[STATED PROBLEM]: Copy all lines holding the word "with" from the entries.

[EXERCISE INPUTS]:
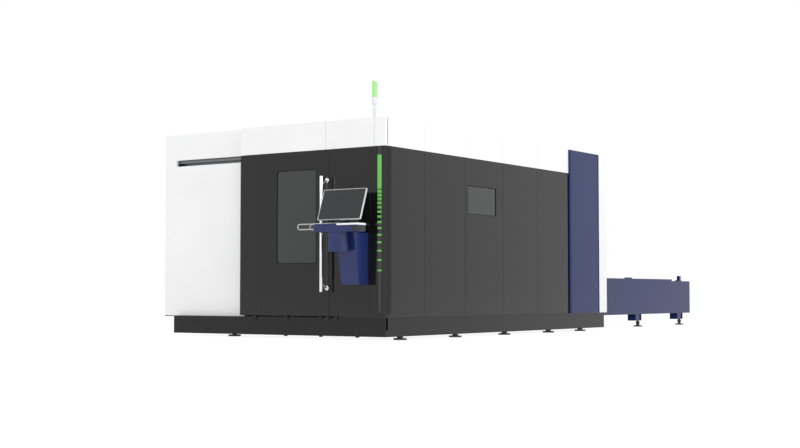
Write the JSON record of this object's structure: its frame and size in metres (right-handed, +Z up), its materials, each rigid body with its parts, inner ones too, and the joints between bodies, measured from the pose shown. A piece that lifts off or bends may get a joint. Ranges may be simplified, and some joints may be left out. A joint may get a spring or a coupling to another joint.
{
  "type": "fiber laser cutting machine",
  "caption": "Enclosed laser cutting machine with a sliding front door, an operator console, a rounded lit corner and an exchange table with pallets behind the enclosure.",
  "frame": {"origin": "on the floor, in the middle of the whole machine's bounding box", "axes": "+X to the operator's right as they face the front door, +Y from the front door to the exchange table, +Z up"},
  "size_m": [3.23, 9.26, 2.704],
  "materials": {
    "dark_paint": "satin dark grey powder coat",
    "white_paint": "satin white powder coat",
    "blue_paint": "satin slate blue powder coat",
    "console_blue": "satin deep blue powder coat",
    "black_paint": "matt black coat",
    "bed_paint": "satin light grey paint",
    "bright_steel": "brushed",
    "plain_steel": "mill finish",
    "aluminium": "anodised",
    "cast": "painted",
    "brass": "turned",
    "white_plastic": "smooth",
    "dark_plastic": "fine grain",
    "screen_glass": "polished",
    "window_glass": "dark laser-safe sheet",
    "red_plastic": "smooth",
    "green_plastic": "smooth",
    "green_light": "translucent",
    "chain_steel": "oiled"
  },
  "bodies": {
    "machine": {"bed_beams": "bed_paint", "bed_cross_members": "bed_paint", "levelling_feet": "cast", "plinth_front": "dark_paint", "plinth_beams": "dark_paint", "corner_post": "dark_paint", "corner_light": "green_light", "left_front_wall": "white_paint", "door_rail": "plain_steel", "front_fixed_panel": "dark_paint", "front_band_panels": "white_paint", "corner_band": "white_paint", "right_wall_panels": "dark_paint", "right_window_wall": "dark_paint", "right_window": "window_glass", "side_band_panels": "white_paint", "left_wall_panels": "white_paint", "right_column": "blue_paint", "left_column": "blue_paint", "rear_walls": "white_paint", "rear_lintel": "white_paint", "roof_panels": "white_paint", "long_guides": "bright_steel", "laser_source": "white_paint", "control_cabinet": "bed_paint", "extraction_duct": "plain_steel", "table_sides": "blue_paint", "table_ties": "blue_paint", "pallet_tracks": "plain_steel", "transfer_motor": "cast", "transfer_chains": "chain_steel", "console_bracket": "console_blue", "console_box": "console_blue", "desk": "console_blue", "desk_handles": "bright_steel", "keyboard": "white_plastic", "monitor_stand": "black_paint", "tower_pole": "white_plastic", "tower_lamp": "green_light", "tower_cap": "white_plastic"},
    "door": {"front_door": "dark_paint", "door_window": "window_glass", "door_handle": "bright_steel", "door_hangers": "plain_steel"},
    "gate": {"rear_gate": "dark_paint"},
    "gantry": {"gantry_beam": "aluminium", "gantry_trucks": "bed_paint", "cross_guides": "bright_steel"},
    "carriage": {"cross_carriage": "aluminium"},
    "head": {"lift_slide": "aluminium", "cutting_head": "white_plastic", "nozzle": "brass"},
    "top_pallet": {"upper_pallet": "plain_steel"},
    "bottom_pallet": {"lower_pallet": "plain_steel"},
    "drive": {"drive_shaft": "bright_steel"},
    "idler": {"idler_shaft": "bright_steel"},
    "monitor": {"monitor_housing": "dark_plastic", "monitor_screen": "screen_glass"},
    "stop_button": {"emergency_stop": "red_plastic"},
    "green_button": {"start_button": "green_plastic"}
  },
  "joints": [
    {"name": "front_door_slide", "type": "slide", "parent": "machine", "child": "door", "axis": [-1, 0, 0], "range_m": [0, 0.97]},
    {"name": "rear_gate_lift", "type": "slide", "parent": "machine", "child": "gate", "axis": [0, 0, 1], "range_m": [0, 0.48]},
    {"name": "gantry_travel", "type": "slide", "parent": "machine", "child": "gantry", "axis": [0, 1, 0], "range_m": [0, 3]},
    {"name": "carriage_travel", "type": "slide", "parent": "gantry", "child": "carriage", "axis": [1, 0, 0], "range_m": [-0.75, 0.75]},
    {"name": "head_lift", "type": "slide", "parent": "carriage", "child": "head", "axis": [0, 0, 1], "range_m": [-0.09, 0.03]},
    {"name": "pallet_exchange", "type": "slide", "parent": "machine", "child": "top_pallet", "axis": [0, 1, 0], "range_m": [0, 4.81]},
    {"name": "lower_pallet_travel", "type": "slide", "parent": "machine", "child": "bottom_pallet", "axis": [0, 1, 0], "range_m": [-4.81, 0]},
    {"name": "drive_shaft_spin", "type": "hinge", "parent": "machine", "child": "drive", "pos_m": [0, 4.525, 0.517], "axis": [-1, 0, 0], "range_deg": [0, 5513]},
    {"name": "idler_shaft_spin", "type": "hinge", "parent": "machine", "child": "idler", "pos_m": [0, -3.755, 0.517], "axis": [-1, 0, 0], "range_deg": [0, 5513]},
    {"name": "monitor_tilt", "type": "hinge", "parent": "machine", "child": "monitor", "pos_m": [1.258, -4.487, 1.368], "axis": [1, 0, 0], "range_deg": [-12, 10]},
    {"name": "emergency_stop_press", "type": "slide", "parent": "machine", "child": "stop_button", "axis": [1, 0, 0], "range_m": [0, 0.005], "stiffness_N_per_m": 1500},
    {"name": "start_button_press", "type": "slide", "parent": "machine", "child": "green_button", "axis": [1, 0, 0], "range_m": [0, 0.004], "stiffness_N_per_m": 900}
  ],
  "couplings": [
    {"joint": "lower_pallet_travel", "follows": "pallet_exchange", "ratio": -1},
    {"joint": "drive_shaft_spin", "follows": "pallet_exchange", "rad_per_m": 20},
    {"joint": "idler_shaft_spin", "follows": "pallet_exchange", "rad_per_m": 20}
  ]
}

...

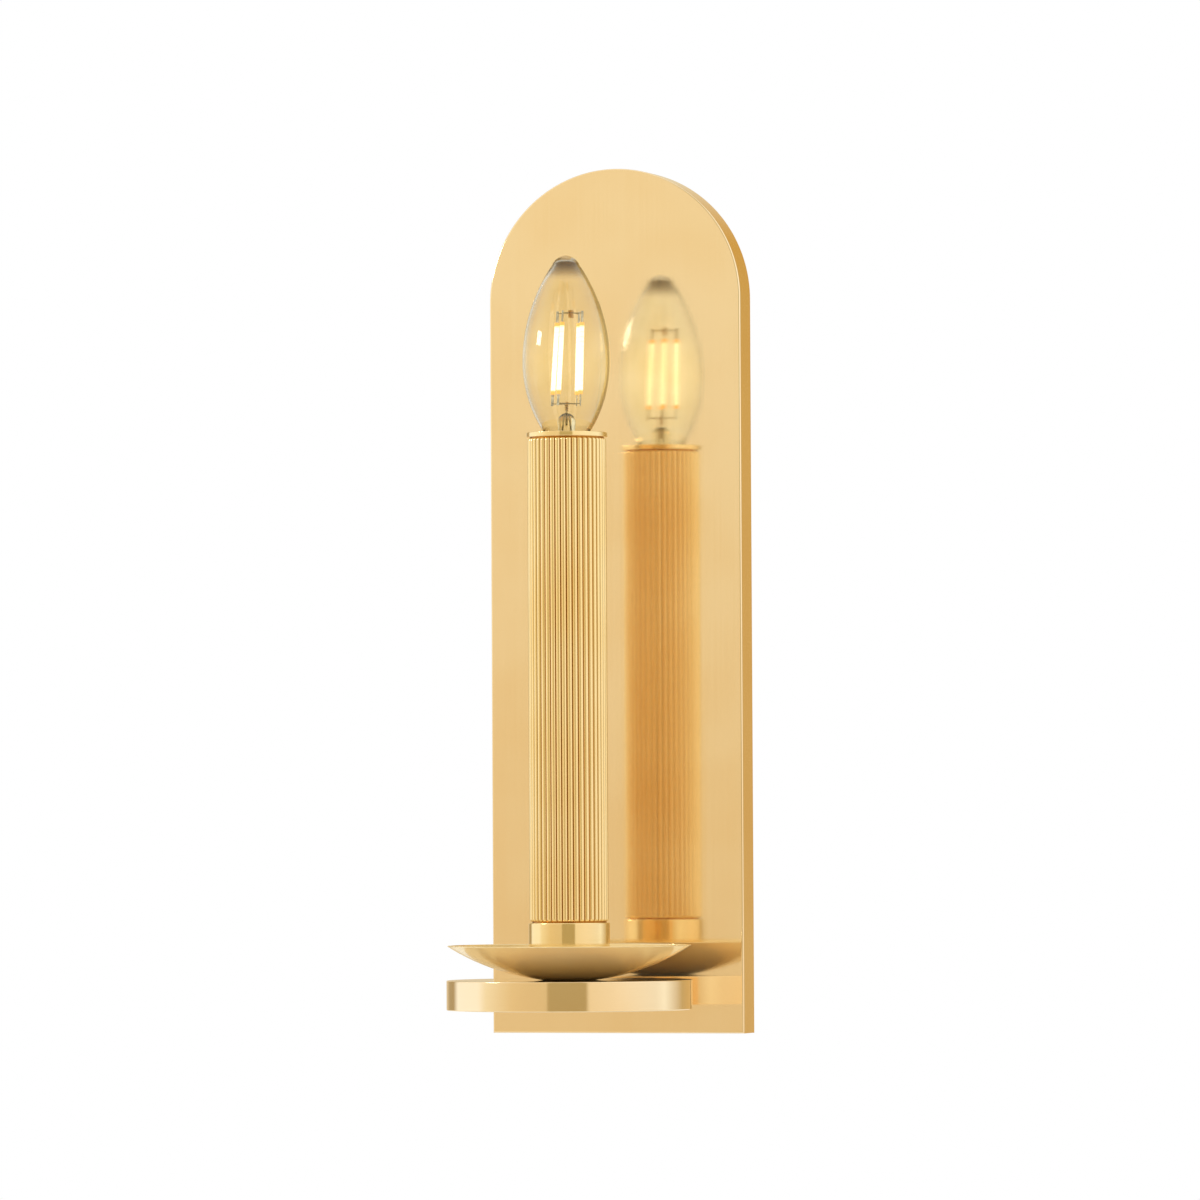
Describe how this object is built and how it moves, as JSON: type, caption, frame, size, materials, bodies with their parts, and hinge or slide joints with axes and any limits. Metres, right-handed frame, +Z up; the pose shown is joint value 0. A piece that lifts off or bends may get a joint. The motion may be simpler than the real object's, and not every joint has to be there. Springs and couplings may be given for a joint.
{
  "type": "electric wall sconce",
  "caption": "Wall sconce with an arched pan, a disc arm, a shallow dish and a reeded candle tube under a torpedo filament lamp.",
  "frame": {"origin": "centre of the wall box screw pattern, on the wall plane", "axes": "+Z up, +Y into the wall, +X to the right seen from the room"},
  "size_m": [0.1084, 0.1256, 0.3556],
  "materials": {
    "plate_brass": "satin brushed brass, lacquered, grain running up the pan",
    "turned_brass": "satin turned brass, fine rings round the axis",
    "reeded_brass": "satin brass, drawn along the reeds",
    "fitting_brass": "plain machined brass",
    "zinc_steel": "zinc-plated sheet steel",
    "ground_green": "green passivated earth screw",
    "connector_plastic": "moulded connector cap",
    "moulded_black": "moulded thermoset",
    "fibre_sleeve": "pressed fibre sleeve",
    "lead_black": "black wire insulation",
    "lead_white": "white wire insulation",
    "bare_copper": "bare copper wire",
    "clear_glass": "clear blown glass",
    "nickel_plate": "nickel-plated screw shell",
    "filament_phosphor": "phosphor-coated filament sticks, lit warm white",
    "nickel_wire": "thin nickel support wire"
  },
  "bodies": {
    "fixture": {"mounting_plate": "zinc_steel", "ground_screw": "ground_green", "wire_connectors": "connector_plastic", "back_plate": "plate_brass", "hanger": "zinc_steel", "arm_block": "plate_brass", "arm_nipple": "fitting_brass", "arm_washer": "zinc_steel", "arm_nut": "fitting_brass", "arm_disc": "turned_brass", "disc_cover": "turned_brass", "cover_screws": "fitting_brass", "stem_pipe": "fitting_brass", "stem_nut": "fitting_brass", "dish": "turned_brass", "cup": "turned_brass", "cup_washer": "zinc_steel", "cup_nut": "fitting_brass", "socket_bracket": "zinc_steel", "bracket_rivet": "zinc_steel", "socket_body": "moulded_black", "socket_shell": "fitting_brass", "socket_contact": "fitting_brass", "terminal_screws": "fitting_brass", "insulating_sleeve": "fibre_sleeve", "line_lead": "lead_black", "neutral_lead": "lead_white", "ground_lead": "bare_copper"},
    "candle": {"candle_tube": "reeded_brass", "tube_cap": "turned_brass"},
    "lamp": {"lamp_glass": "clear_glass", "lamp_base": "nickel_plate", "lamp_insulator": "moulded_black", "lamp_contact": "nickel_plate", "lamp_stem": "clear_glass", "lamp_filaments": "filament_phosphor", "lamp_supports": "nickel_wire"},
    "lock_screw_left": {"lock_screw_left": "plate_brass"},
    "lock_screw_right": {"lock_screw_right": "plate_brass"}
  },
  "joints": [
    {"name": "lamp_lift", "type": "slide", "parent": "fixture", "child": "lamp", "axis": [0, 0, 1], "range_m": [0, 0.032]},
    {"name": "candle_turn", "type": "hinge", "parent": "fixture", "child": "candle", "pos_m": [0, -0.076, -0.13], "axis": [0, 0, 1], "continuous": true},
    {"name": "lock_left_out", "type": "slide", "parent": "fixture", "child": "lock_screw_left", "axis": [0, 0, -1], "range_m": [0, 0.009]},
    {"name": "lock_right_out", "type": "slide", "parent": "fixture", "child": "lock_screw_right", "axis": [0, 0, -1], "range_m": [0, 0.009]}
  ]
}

[RESULT OF THE EXERCISE]:
Write the JSON record of this object's structure: its frame and size in metres (right-handed, +Z up), its materials, each rigid body with its parts, inner ones too, and the joints between bodies, measured from the pose shown. A piece that lifts off or bends may get a joint. Ranges may be simplified, and some joints may be left out. A joint may get a spring or a coupling to another joint.
  "caption": "Enclosed laser cutting machine with a sliding front door, an operator console, a rounded lit corner and an exchange table with pallets behind the enclosure.",
Describe how this object is built and how it moves, as JSON: type, caption, frame, size, materials, bodies with their parts, and hinge or slide joints with axes and any limits. Metres, right-handed frame, +Z up; the pose shown is joint value 0. A piece that lifts off or bends may get a joint. The motion may be simpler than the real object's, and not every joint has to be there. Springs and couplings may be given for a joint.
  "caption": "Wall sconce with an arched pan, a disc arm, a shallow dish and a reeded candle tube under a torpedo filament lamp.",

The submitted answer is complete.